* STATED PROBLEM: Below are entries. Pull out all lines containing "materials".

## Start RECORDS TO USE

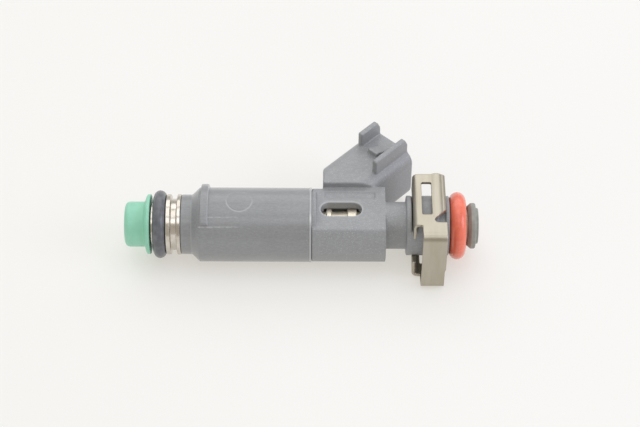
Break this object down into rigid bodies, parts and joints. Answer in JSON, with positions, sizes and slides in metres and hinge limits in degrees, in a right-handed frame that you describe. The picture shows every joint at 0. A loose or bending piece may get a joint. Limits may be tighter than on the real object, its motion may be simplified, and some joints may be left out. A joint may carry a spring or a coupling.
{
  "type": "fuel injector",
  "caption": "Top-feed fuel injector: a grey moulded barrel with a leaning plug socket, green nozzle cap, two O-rings and a steel retaining clip over the inlet collar.",
  "frame": {"origin": "on the injector's axis, in the middle of the upper O-ring that seals in the fuel rail cup", "axes": "+X along the axis from the spray tip toward the fuel inlet, +Y toward the side the connector leans to, +Z square to the two flats of the body"},
  "size_m": [0.0755, 0.0351, 0.0183],
  "materials": {
    "green_cap": "moulded, satin",
    "black_rubber": "moulded, slightly greasy sheen",
    "red_rubber": "moulded, smooth sheen",
    "bright_steel": "turned and polished stainless steel",
    "stainless": "drawn stainless steel",
    "soft_iron": "turned magnetic steel, dull",
    "bobbin_plastic": "moulded black plastic",
    "copper_wire": "enamelled copper wire",
    "grey_nylon": "glass-filled nylon, satin moulded",
    "tinned_brass": "tin-plated brass",
    "grey_disc": "moulded grey plastic",
    "filter_plastic": "moulded dark plastic",
    "filter_gauze": "fine woven gauze",
    "spring_steel": "bright rolled spring steel"
  },
  "bodies": {
    "injector": {"nozzle_cap": "green_cap", "lower_o_ring": "black_rubber", "nozzle_barrel": "bright_steel", "orifice_plate": "stainless", "valve_seat": "stainless", "ball_guide": "stainless", "return_spring": "stainless", "spring_adjuster": "stainless", "pole_piece": "soft_iron", "armature_sleeve": "stainless", "coil_bobbin": "bobbin_plastic", "coil_winding": "copper_wire", "solenoid_can": "soft_iron", "can_washer": "soft_iron", "barrel_sleeve": "grey_nylon", "connector_body": "grey_nylon", "terminal_pin_1": "tinned_brass", "terminal_pin_2": "tinned_brass", "inlet_tube": "stainless", "inlet_disc": "grey_disc", "filter_frame": "filter_plastic", "filter_mesh": "filter_gauze", "upper_o_ring": "red_rubber"},
    "needle": {"valve_ball": "bright_steel", "needle_rod": "stainless", "armature": "soft_iron"},
    "clip": {"retaining_clip": "spring_steel"}
  },
  "joints": [
    {"name": "needle_lift", "type": "slide", "parent": "injector", "child": "needle", "axis": [1, 0, 0], "range_m": [0, 0.0001], "stiffness_N_per_m": 2000, "springref_m": -0.001, "deforming": ["return_spring"]},
    {"name": "clip_pull", "type": "slide", "parent": "injector", "child": "clip", "axis": [0, -1, 0], "range_m": [0, 0.016]}
  ]
}
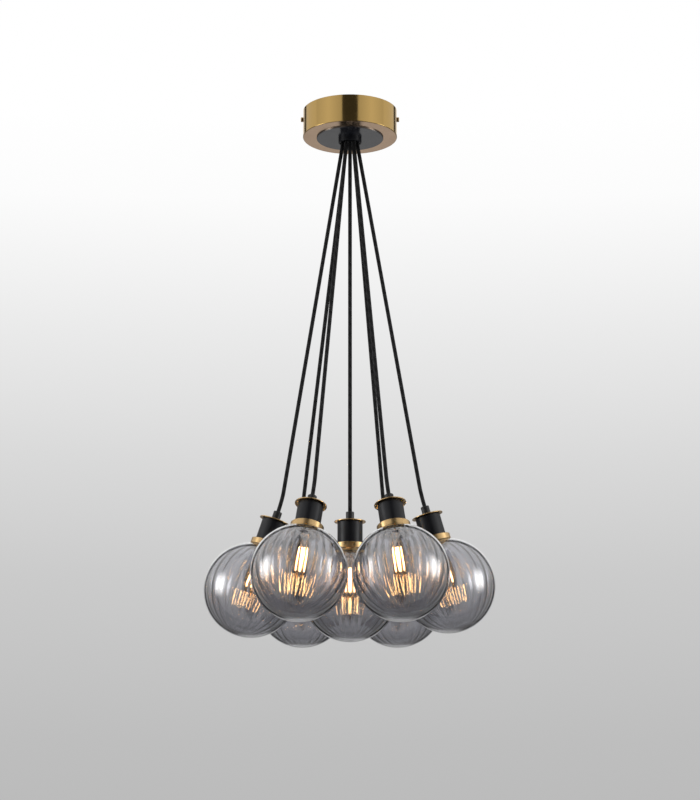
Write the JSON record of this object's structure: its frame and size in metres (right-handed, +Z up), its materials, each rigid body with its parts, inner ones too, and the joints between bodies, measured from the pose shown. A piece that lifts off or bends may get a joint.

## End RECORDS TO USE

* TASK SOLUTION:
  "materials": {
Write the JSON record of this object's structure: its frame and size in metres (right-handed, +Z up), its materials, each rigid body with its parts, inner ones too, and the joints between bodies, measured from the pose shown. A piece that lifts off or bends may get a joint.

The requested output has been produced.